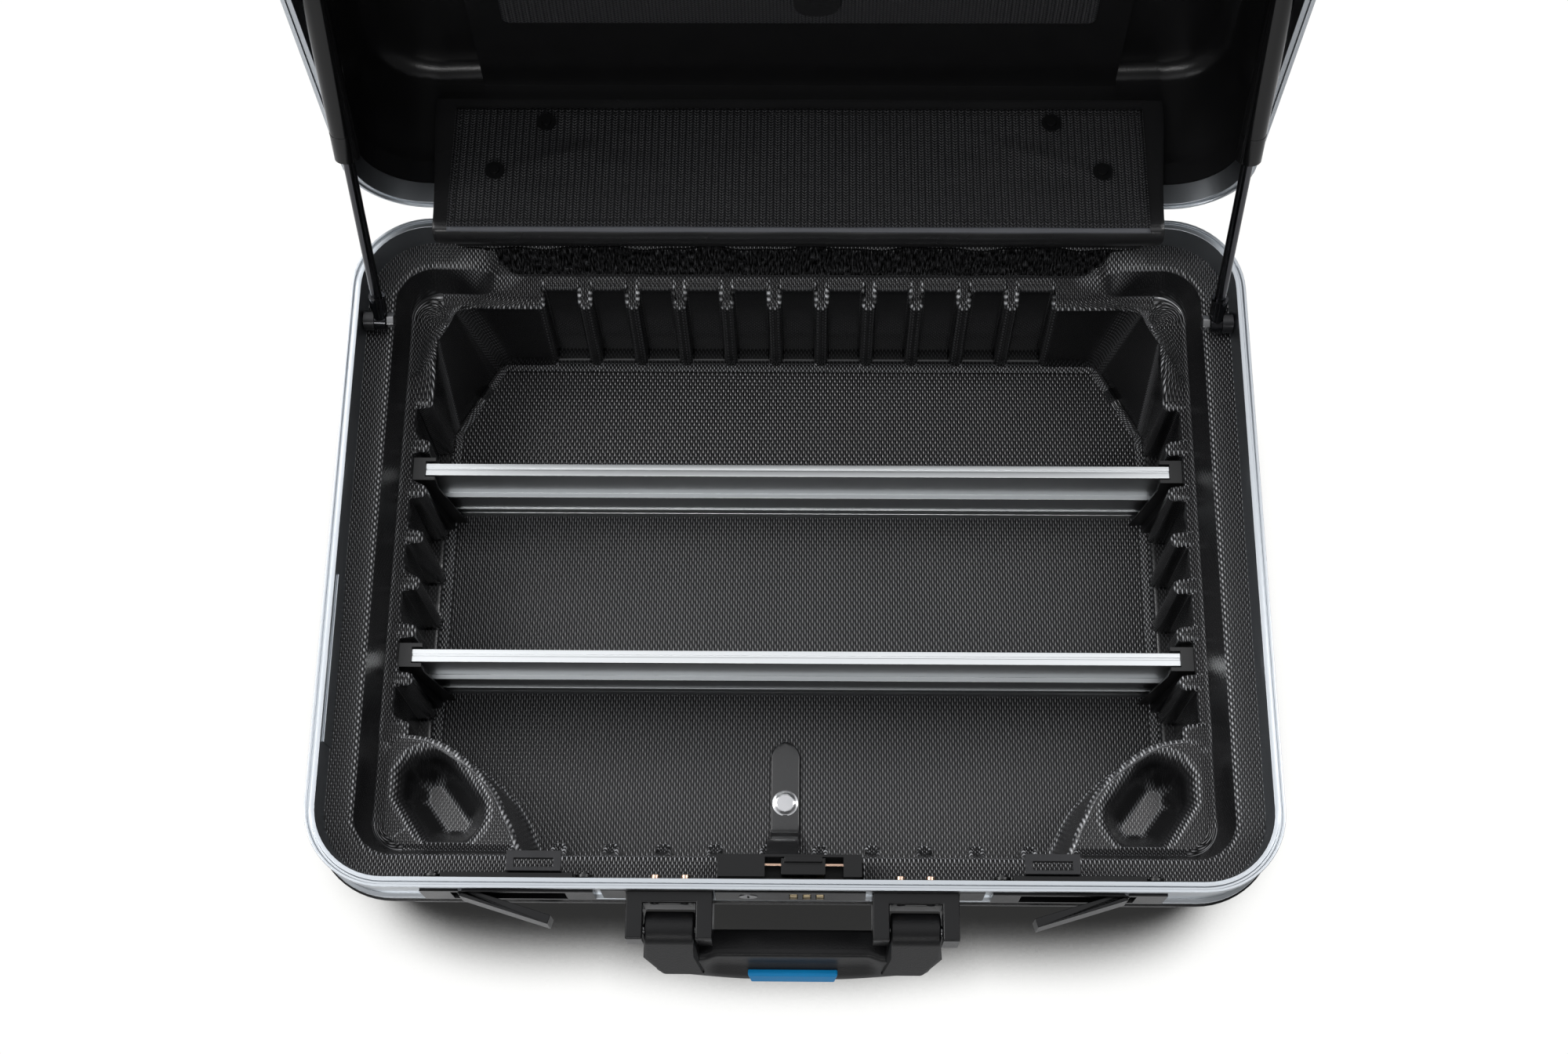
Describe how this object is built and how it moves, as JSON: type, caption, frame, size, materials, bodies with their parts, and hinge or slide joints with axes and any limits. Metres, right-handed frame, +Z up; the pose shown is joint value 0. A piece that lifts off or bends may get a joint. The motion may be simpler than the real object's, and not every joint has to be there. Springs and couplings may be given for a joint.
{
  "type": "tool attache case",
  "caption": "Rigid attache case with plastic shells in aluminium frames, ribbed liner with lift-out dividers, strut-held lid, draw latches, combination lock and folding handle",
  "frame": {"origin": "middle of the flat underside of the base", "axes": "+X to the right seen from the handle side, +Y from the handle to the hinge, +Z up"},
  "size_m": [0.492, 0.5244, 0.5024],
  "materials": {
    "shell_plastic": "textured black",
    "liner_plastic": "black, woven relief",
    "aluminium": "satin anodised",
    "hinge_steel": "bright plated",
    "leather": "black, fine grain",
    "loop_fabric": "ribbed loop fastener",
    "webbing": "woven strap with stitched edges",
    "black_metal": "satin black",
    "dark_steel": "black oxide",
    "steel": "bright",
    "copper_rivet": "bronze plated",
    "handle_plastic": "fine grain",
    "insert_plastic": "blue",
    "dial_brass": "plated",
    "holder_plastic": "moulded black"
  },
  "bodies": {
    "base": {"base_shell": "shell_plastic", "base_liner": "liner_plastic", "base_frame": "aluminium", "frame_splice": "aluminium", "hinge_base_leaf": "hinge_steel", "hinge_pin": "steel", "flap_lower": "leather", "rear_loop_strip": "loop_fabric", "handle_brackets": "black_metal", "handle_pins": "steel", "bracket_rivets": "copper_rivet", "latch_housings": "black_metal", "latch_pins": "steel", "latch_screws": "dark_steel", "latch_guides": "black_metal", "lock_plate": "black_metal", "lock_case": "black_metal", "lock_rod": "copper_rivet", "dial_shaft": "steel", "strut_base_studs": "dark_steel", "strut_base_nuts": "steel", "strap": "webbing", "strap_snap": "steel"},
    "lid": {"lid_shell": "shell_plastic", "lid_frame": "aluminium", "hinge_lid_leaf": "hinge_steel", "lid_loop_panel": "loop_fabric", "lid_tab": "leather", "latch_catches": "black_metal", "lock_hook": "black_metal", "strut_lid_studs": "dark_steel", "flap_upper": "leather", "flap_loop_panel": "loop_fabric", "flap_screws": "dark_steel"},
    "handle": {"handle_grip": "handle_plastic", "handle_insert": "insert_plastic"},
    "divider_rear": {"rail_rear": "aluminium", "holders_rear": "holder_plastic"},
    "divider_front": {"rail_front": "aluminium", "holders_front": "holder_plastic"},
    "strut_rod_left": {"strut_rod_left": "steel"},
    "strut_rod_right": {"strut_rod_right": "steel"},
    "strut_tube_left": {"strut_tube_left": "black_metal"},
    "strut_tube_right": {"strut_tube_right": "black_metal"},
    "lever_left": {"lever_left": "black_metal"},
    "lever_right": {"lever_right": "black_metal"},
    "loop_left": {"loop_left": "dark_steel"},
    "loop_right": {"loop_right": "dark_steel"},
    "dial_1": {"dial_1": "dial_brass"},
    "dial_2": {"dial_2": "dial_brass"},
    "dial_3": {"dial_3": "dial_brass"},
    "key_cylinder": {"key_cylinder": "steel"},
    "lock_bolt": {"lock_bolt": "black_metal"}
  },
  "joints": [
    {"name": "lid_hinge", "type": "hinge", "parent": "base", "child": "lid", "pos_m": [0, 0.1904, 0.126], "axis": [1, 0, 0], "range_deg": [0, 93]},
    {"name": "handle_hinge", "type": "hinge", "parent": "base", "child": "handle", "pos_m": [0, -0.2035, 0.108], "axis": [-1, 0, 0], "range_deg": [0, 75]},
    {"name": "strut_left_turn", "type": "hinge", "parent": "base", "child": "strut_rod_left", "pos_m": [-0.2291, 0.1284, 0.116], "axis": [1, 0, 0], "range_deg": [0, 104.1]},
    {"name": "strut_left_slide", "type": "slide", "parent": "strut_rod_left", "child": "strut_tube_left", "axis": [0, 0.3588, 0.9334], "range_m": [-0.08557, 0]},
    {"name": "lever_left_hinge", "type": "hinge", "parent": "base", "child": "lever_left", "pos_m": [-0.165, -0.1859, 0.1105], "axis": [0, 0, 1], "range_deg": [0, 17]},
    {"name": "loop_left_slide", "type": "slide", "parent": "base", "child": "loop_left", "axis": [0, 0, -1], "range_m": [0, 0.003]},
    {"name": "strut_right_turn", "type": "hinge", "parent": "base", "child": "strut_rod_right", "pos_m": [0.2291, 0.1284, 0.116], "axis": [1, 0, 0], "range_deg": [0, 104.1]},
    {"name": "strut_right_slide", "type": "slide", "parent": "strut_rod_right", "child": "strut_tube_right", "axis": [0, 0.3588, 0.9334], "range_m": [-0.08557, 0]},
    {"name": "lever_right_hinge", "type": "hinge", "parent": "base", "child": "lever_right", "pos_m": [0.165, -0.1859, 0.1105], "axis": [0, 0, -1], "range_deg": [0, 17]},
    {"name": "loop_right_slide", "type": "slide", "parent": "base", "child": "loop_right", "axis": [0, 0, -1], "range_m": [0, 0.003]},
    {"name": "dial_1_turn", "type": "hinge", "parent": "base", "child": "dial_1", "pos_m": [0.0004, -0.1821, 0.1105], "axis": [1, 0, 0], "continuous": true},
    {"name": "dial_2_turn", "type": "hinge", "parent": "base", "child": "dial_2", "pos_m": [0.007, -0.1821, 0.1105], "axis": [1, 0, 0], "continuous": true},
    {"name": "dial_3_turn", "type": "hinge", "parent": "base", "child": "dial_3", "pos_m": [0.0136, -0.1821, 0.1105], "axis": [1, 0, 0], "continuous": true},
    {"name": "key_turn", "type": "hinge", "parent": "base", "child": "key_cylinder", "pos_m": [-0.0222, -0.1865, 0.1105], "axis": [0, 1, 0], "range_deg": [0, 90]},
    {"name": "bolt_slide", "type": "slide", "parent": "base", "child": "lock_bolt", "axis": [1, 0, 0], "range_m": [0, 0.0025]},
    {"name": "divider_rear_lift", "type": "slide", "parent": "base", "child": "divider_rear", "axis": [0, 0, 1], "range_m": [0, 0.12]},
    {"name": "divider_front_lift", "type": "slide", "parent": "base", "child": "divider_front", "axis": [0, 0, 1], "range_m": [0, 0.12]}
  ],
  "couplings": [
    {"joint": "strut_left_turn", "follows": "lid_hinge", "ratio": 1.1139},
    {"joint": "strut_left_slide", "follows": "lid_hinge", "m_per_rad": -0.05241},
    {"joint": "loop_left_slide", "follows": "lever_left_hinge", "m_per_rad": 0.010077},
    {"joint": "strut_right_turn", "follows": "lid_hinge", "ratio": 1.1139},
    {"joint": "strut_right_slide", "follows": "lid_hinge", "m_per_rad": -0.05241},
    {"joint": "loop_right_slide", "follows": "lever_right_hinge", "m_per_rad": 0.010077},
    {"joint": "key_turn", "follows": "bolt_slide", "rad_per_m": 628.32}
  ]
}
= = = =
Required work =>
Output the complete data exactly as written.

Response =>
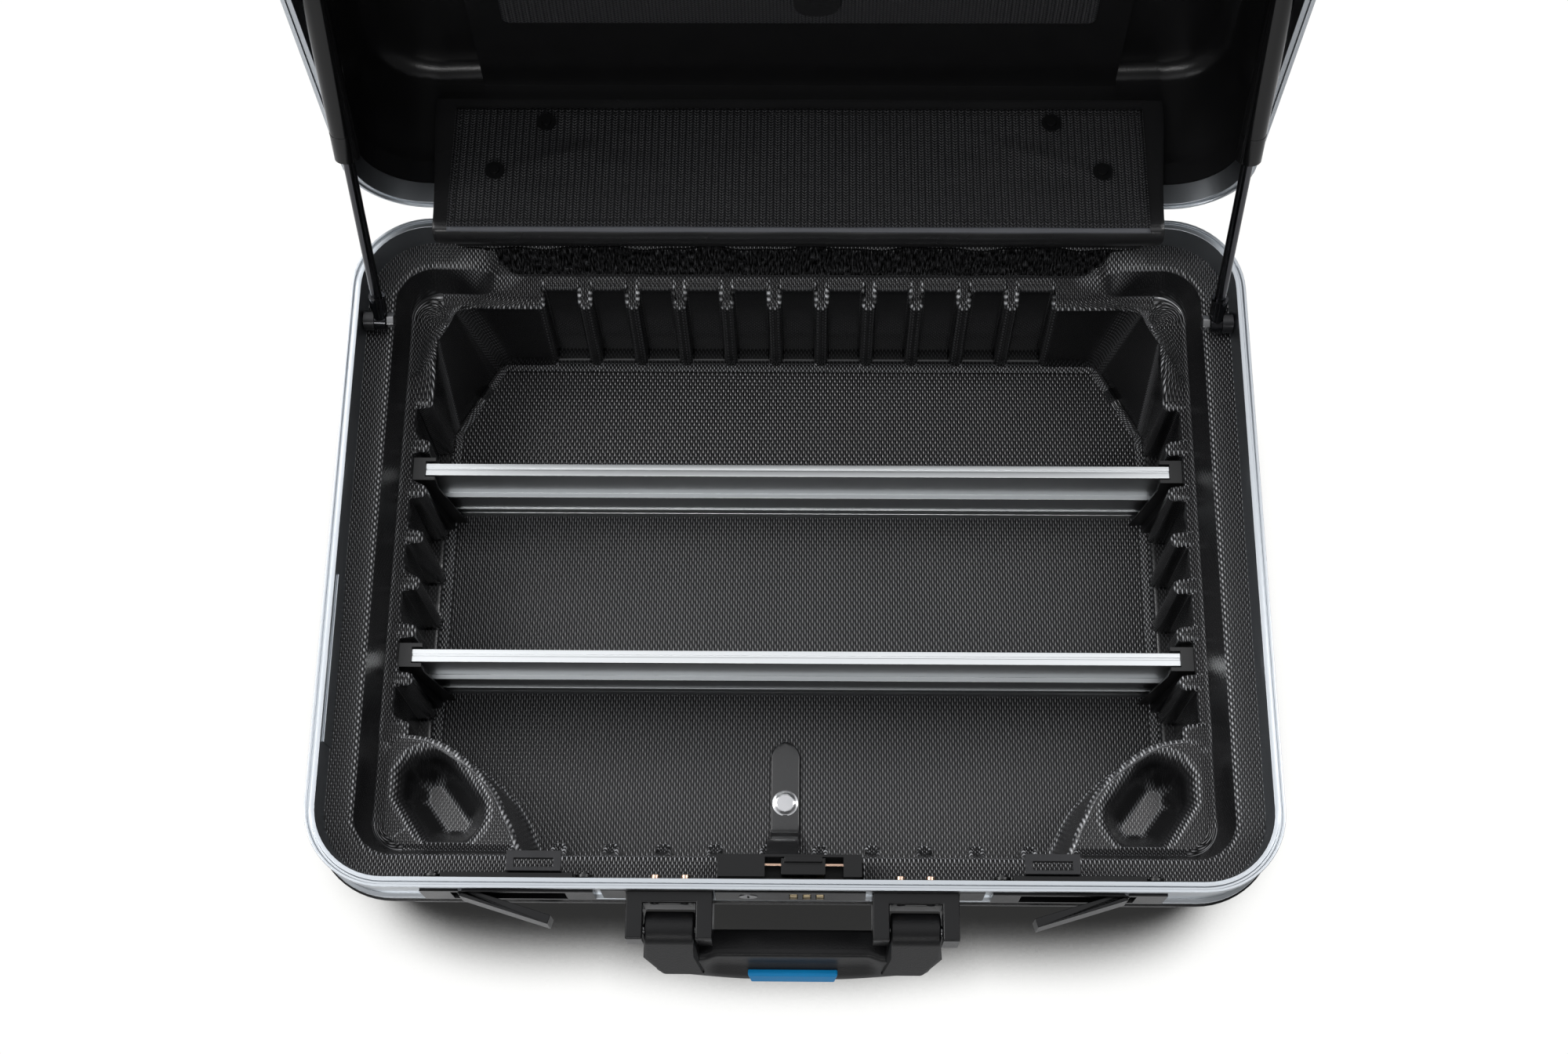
Describe how this object is built and how it moves, as JSON: type, caption, frame, size, materials, bodies with their parts, and hinge or slide joints with axes and any limits. Metres, right-handed frame, +Z up; the pose shown is joint value 0. A piece that lifts off or bends may get a joint. The motion may be simpler than the real object's, and not every joint has to be there. Springs and couplings may be given for a joint.
{
  "type": "tool attache case",
  "caption": "Rigid attache case with plastic shells in aluminium frames, ribbed liner with lift-out dividers, strut-held lid, draw latches, combination lock and folding handle",
  "frame": {"origin": "middle of the flat underside of the base", "axes": "+X to the right seen from the handle side, +Y from the handle to the hinge, +Z up"},
  "size_m": [0.492, 0.5244, 0.5024],
  "materials": {
    "shell_plastic": "textured black",
    "liner_plastic": "black, woven relief",
    "aluminium": "satin anodised",
    "hinge_steel": "bright plated",
    "leather": "black, fine grain",
    "loop_fabric": "ribbed loop fastener",
    "webbing": "woven strap with stitched edges",
    "black_metal": "satin black",
    "dark_steel": "black oxide",
    "steel": "bright",
    "copper_rivet": "bronze plated",
    "handle_plastic": "fine grain",
    "insert_plastic": "blue",
    "dial_brass": "plated",
    "holder_plastic": "moulded black"
  },
  "bodies": {
    "base": {"base_shell": "shell_plastic", "base_liner": "liner_plastic", "base_frame": "aluminium", "frame_splice": "aluminium", "hinge_base_leaf": "hinge_steel", "hinge_pin": "steel", "flap_lower": "leather", "rear_loop_strip": "loop_fabric", "handle_brackets": "black_metal", "handle_pins": "steel", "bracket_rivets": "copper_rivet", "latch_housings": "black_metal", "latch_pins": "steel", "latch_screws": "dark_steel", "latch_guides": "black_metal", "lock_plate": "black_metal", "lock_case": "black_metal", "lock_rod": "copper_rivet", "dial_shaft": "steel", "strut_base_studs": "dark_steel", "strut_base_nuts": "steel", "strap": "webbing", "strap_snap": "steel"},
    "lid": {"lid_shell": "shell_plastic", "lid_frame": "aluminium", "hinge_lid_leaf": "hinge_steel", "lid_loop_panel": "loop_fabric", "lid_tab": "leather", "latch_catches": "black_metal", "lock_hook": "black_metal", "strut_lid_studs": "dark_steel", "flap_upper": "leather", "flap_loop_panel": "loop_fabric", "flap_screws": "dark_steel"},
    "handle": {"handle_grip": "handle_plastic", "handle_insert": "insert_plastic"},
    "divider_rear": {"rail_rear": "aluminium", "holders_rear": "holder_plastic"},
    "divider_front": {"rail_front": "aluminium", "holders_front": "holder_plastic"},
    "strut_rod_left": {"strut_rod_left": "steel"},
    "strut_rod_right": {"strut_rod_right": "steel"},
    "strut_tube_left": {"strut_tube_left": "black_metal"},
    "strut_tube_right": {"strut_tube_right": "black_metal"},
    "lever_left": {"lever_left": "black_metal"},
    "lever_right": {"lever_right": "black_metal"},
    "loop_left": {"loop_left": "dark_steel"},
    "loop_right": {"loop_right": "dark_steel"},
    "dial_1": {"dial_1": "dial_brass"},
    "dial_2": {"dial_2": "dial_brass"},
    "dial_3": {"dial_3": "dial_brass"},
    "key_cylinder": {"key_cylinder": "steel"},
    "lock_bolt": {"lock_bolt": "black_metal"}
  },
  "joints": [
    {"name": "lid_hinge", "type": "hinge", "parent": "base", "child": "lid", "pos_m": [0, 0.1904, 0.126], "axis": [1, 0, 0], "range_deg": [0, 93]},
    {"name": "handle_hinge", "type": "hinge", "parent": "base", "child": "handle", "pos_m": [0, -0.2035, 0.108], "axis": [-1, 0, 0], "range_deg": [0, 75]},
    {"name": "strut_left_turn", "type": "hinge", "parent": "base", "child": "strut_rod_left", "pos_m": [-0.2291, 0.1284, 0.116], "axis": [1, 0, 0], "range_deg": [0, 104.1]},
    {"name": "strut_left_slide", "type": "slide", "parent": "strut_rod_left", "child": "strut_tube_left", "axis": [0, 0.3588, 0.9334], "range_m": [-0.08557, 0]},
    {"name": "lever_left_hinge", "type": "hinge", "parent": "base", "child": "lever_left", "pos_m": [-0.165, -0.1859, 0.1105], "axis": [0, 0, 1], "range_deg": [0, 17]},
    {"name": "loop_left_slide", "type": "slide", "parent": "base", "child": "loop_left", "axis": [0, 0, -1], "range_m": [0, 0.003]},
    {"name": "strut_right_turn", "type": "hinge", "parent": "base", "child": "strut_rod_right", "pos_m": [0.2291, 0.1284, 0.116], "axis": [1, 0, 0], "range_deg": [0, 104.1]},
    {"name": "strut_right_slide", "type": "slide", "parent": "strut_rod_right", "child": "strut_tube_right", "axis": [0, 0.3588, 0.9334], "range_m": [-0.08557, 0]},
    {"name": "lever_right_hinge", "type": "hinge", "parent": "base", "child": "lever_right", "pos_m": [0.165, -0.1859, 0.1105], "axis": [0, 0, -1], "range_deg": [0, 17]},
    {"name": "loop_right_slide", "type": "slide", "parent": "base", "child": "loop_right", "axis": [0, 0, -1], "range_m": [0, 0.003]},
    {"name": "dial_1_turn", "type": "hinge", "parent": "base", "child": "dial_1", "pos_m": [0.0004, -0.1821, 0.1105], "axis": [1, 0, 0], "continuous": true},
    {"name": "dial_2_turn", "type": "hinge", "parent": "base", "child": "dial_2", "pos_m": [0.007, -0.1821, 0.1105], "axis": [1, 0, 0], "continuous": true},
    {"name": "dial_3_turn", "type": "hinge", "parent": "base", "child": "dial_3", "pos_m": [0.0136, -0.1821, 0.1105], "axis": [1, 0, 0], "continuous": true},
    {"name": "key_turn", "type": "hinge", "parent": "base", "child": "key_cylinder", "pos_m": [-0.0222, -0.1865, 0.1105], "axis": [0, 1, 0], "range_deg": [0, 90]},
    {"name": "bolt_slide", "type": "slide", "parent": "base", "child": "lock_bolt", "axis": [1, 0, 0], "range_m": [0, 0.0025]},
    {"name": "divider_rear_lift", "type": "slide", "parent": "base", "child": "divider_rear", "axis": [0, 0, 1], "range_m": [0, 0.12]},
    {"name": "divider_front_lift", "type": "slide", "parent": "base", "child": "divider_front", "axis": [0, 0, 1], "range_m": [0, 0.12]}
  ],
  "couplings": [
    {"joint": "strut_left_turn", "follows": "lid_hinge", "ratio": 1.1139},
    {"joint": "strut_left_slide", "follows": "lid_hinge", "m_per_rad": -0.05241},
    {"joint": "loop_left_slide", "follows": "lever_left_hinge", "m_per_rad": 0.010077},
    {"joint": "strut_right_turn", "follows": "lid_hinge", "ratio": 1.1139},
    {"joint": "strut_right_slide", "follows": "lid_hinge", "m_per_rad": -0.05241},
    {"joint": "loop_right_slide", "follows": "lever_right_hinge", "m_per_rad": 0.010077},
    {"joint": "key_turn", "follows": "bolt_slide", "rad_per_m": 628.32}
  ]
}